Brussels / 31 January & 1 February 2026

schedule

bare-sgx: A Bare-Metal C Runtime for Intel SGX Development with Minimal Trust


A decade after Intel SGX’s public release, a rich ecosystem of shielding runtimes has emerged, but research on API and ABI sanitization attacks shows that their growing complexity introduces new vulnerabilities. What is still missing is a truly minimal and portable way to develop enclaves.

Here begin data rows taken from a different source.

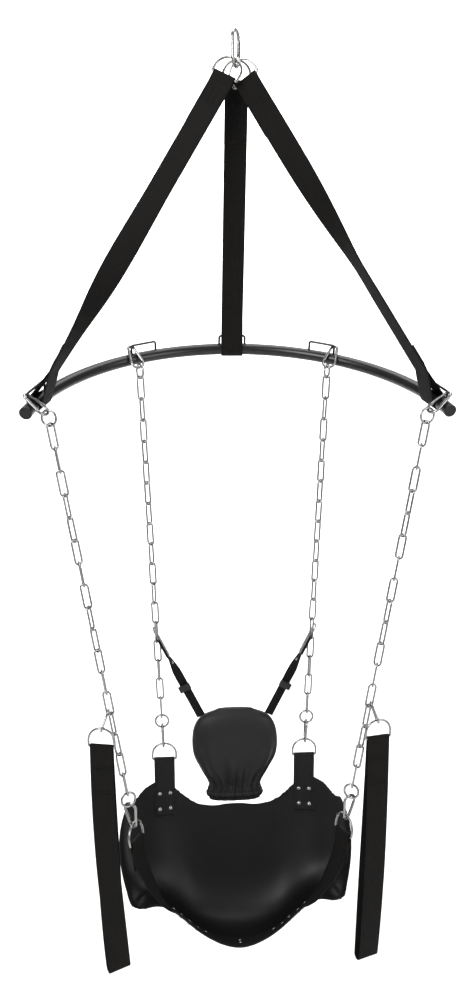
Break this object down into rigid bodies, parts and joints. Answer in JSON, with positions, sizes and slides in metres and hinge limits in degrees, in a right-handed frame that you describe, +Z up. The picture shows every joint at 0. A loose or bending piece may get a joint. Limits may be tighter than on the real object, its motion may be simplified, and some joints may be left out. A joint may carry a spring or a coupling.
{
  "type": "suspended sling seat",
  "caption": "Suspended sling seat: top hook, three webbing straps, curved spreader tube, four chains, leather sling panel, head cushion and two hanging leg loops",
  "frame": {"origin": "Inner top of the top hook's eye, where the hook rests on whatever holds the part.", "axes": "+Z up, +X to the right of a viewer facing the open front, -Y toward that viewer."},
  "size_m": [0.83, 0.3474, 1.9154],
  "materials": {
    "plated_steel": "bright nickel plate",
    "bar_paint": "satin black powder coat",
    "plug_plastic": "moulded black",
    "webbing": "flat woven webbing",
    "panel_leather": "smooth satin black leather",
    "cushion_leather": "soft charcoal leather",
    "tag_leather": "grey leather tag",
    "slider_plastic": "moulded black"
  },
  "bodies": {
    "top_hook": {"top_hook_frame": "plated_steel"},
    "spreader": {"hanger_ring_centre": "plated_steel", "hanger_ring_left": "plated_steel", "hanger_ring_right": "plated_steel", "hanger_strap_centre": "webbing", "hanger_strap_left": "webbing", "hanger_strap_right": "webbing", "spreader_tube": "bar_paint", "tube_end_plugs": "plug_plastic", "centre_wire_loop": "bar_paint", "rear_wire_loops": "bar_paint", "end_wire_loops": "bar_paint", "rear_upper_hooks": "plated_steel", "front_upper_hooks": "plated_steel"},
    "rear_chains": {"rear_chain_left": "plated_steel", "rear_chain_right": "plated_steel", "rear_chain_rings": "plated_steel", "rear_lower_hooks": "plated_steel", "rear_seat_rings": "plated_steel", "head_strap_rings": "plated_steel", "head_strap_tags": "tag_leather", "head_straps": "webbing", "head_strap_sliders": "slider_plastic", "head_cushion": "cushion_leather"},
    "front_chains": {"front_chain_left": "plated_steel", "front_chain_right": "plated_steel", "front_chain_rings": "plated_steel", "front_lower_hooks": "plated_steel", "leg_hook_left": "plated_steel", "leg_hook_right": "plated_steel"},
    "seat": {"sling_panel": "panel_leather", "rear_tabs": "panel_leather", "tab_rivets": "plated_steel", "front_strap": "webbing", "front_seat_rings": "plated_steel"},
    "leg_loop_left": {"leg_ring_left": "plated_steel", "leg_strap_left": "webbing"},
    "leg_loop_right": {"leg_ring_right": "plated_steel", "leg_strap_right": "webbing"},
    "top_gate": {"top_hook_gate": "plated_steel"},
    "rear_upper_gate_right": {"rear_upper_gate_right": "plated_steel"},
    "front_upper_gate_right": {"front_upper_gate_right": "plated_steel"},
    "rear_lower_gate_right": {"rear_lower_gate_right": "plated_steel"},
    "front_lower_gate_right": {"front_lower_gate_right": "plated_steel"},
    "leg_gate_right": {"leg_gate_right": "plated_steel"},
    "rear_upper_gate_left": {"rear_upper_gate_left": "plated_steel"},
    "front_upper_gate_left": {"front_upper_gate_left": "plated_steel"},
    "rear_lower_gate_left": {"rear_lower_gate_left": "plated_steel"},
    "front_lower_gate_left": {"front_lower_gate_left": "plated_steel"},
    "leg_gate_left": {"leg_gate_left": "plated_steel"}
  },
  "joints": [
    {"name": "sling_swing", "type": "hinge", "parent": "top_hook", "child": "spreader", "pos_m": [0, 0, -0.0549], "axis": [1, 0, 0], "range_deg": [-10, 10]},
    {"name": "rear_chain_swing", "type": "hinge", "parent": "spreader", "child": "rear_chains", "pos_m": [0, 0.06116, -0.63118], "axis": [1, 0, 0], "range_deg": [-9, 9]},
    {"name": "seat_level", "type": "hinge", "parent": "rear_chains", "child": "seat", "pos_m": [0, 0.06116, -1.54474], "axis": [1, 0, 0], "range_deg": [-9, 9]},
    {"name": "front_chain_swing", "type": "hinge", "parent": "spreader", "child": "front_chains", "pos_m": [0, -0.15273, -0.70903], "axis": [1, 0, 0], "range_deg": [-9.58, 9.58]},
    {"name": "leg_loop_right_swing", "type": "hinge", "parent": "front_chains", "child": "leg_loop_right", "pos_m": [0.2841, -0.16483, -1.34958], "axis": [-0.9781, -0.2079, 0], "range_deg": [0, 60]},
    {"name": "leg_loop_left_swing", "type": "hinge", "parent": "front_chains", "child": "leg_loop_left", "pos_m": [-0.2841, -0.16483, -1.34958], "axis": [-0.9781, 0.2079, 0], "range_deg": [0, 60]},
    {"name": "top_gate_hinge", "type": "hinge", "parent": "top_hook", "child": "top_gate", "pos_m": [0.00635, 0.01362, -0.04055], "axis": [0.9063, -0.4226, 0], "range_deg": [0, 22], "stiffness_Nm_per_rad": 0.03, "springref_deg": -17.19},
    {"name": "rear_upper_gate_right_hinge", "type": "hinge", "parent": "spreader", "child": "rear_upper_gate_right", "pos_m": [0.22412, 0.0766, -0.605], "axis": [0.288, 0.7756, -0.5617], "range_deg": [0, 22], "stiffness_Nm_per_rad": 0.03, "springref_deg": -17.19},
    {"name": "front_upper_gate_right_hinge", "type": "hinge", "parent": "spreader", "child": "front_upper_gate_right", "pos_m": [0.39838, -0.15827, -0.69049], "axis": [0.577, 0.4546, -0.6786], "range_deg": [0, 22], "stiffness_Nm_per_rad": 0.03, "springref_deg": -17.19},
    {"name": "rear_lower_gate_right_hinge", "type": "hinge", "parent": "rear_chains", "child": "rear_lower_gate_right", "pos_m": [0.16682, 0.06882, -1.49943], "axis": [0.9992, 0, -0.04], "range_deg": [0, 22], "stiffness_Nm_per_rad": 0.03, "springref_deg": -17.19},
    {"name": "front_lower_gate_right_hinge", "type": "hinge", "parent": "front_chains", "child": "front_lower_gate_right", "pos_m": [0.23286, -0.14921, -1.56799], "axis": [0.4528, -0.8886, -0.0729], "range_deg": [0, 22], "stiffness_Nm_per_rad": 0.03, "springref_deg": -17.19},
    {"name": "leg_gate_right_hinge", "type": "hinge", "parent": "front_chains", "child": "leg_gate_right", "pos_m": [0.27224, -0.16135, -1.3237], "axis": [0.9393, 0.0611, 0.3377], "range_deg": [0, 22], "stiffness_Nm_per_rad": 0.03, "springref_deg": -17.19},
    {"name": "rear_upper_gate_left_hinge", "type": "hinge", "parent": "spreader", "child": "rear_upper_gate_left", "pos_m": [-0.22412, 0.0766, -0.605], "axis": [0.288, -0.7756, 0.5617], "range_deg": [0, 22], "stiffness_Nm_per_rad": 0.03, "springref_deg": -17.19},
    {"name": "front_upper_gate_left_hinge", "type": "hinge", "parent": "spreader", "child": "front_upper_gate_left", "pos_m": [-0.39838, -0.15827, -0.69049], "axis": [0.577, -0.4546, 0.6786], "range_deg": [0, 22], "stiffness_Nm_per_rad": 0.03, "springref_deg": -17.19},
    {"name": "rear_lower_gate_left_hinge", "type": "hinge", "parent": "rear_chains", "child": "rear_lower_gate_left", "pos_m": [-0.16682, 0.06882, -1.49943], "axis": [0.9992, 0, 0.04], "range_deg": [0, 22], "stiffness_Nm_per_rad": 0.03, "springref_deg": -17.19},
    {"name": "front_lower_gate_left_hinge", "type": "hinge", "parent": "front_chains", "child": "front_lower_gate_left", "pos_m": [-0.23286, -0.14921, -1.56799], "axis": [0.4528, 0.8886, 0.0729], "range_deg": [0, 22], "stiffness_Nm_per_rad": 0.03, "springref_deg": -17.19},
    {"name": "leg_gate_left_hinge", "type": "hinge", "parent": "front_chains", "child": "leg_gate_left", "pos_m": [-0.27224, -0.16135, -1.3237], "axis": [0.9393, -0.0611, -0.3377], "range_deg": [0, 22], "stiffness_Nm_per_rad": 0.03, "springref_deg": -17.19}
  ],
  "couplings": [
    {"joint": "seat_level", "follows": "rear_chain_swing", "ratio": -1},
    {"joint": "front_chain_swing", "follows": "rear_chain_swing", "ratio": 1.0584}
  ]
}
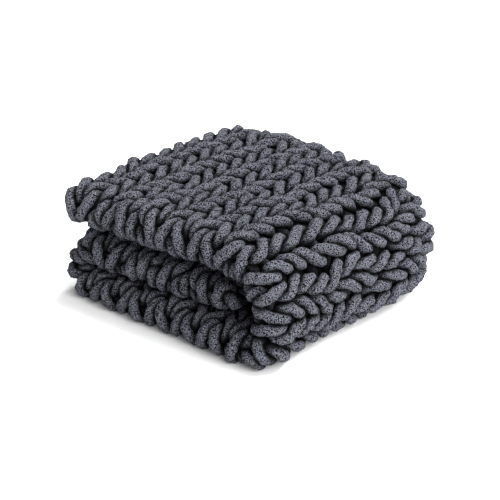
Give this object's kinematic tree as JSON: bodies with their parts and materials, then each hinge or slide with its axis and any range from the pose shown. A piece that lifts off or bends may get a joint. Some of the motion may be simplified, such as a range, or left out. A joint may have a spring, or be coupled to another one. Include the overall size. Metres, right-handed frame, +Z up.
{
  "type": "folded chunky knit blanket",
  "caption": "Thick chenille knit throw, folded in half and then in thirds like a letter, lying flat with its crease rolls in front and a full-height wrap at one end.",
  "frame": {"origin": "on the surface that the stack lies on, under the centre of its bounding box", "axes": "+Z up; +X towards the full-height wrap of the letter fold; -Y towards the crease rolls, so the free edges of the cloth are at +Y"},
  "size_m": [0.6234, 0.649, 0.2653],
  "materials": {
    "yarn": "dark charcoal chenille with a short dense pile, matt with a faint velvet sheen"
  },
  "bodies": {
    "root": {"blanket": "yarn"}
  },
  "joints": []
}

In this talk, we will introduce our recent work on "bare-sgx", a lightweight, fully customizable framework for building SGX enclaves directly on bare-metal Linux using only C and assembly. The initial code was forked from the Linux kernel's selftests framework and explicitly encouraged by prominent kernel developers. By interfacing directly with the upstream SGX driver, bare-sgx removes the complexity and overhead of existing SGX SDKs and library OSs. The result is extremely small enclaves, often just a few pages, tailored to a specific purpose and excluding all other unnecessary code and features. Therefore, bare-sgx provides a truly minimal trusted computing base while avoiding fragile dependencies that could hinder portability or long-term reproducibility.

Although still young, bare-sgx aims to provide a long-term stable foundation for minimal-trust enclave development, reproducible research artifacts, and rapid prototyping of SGX attacks and defenses.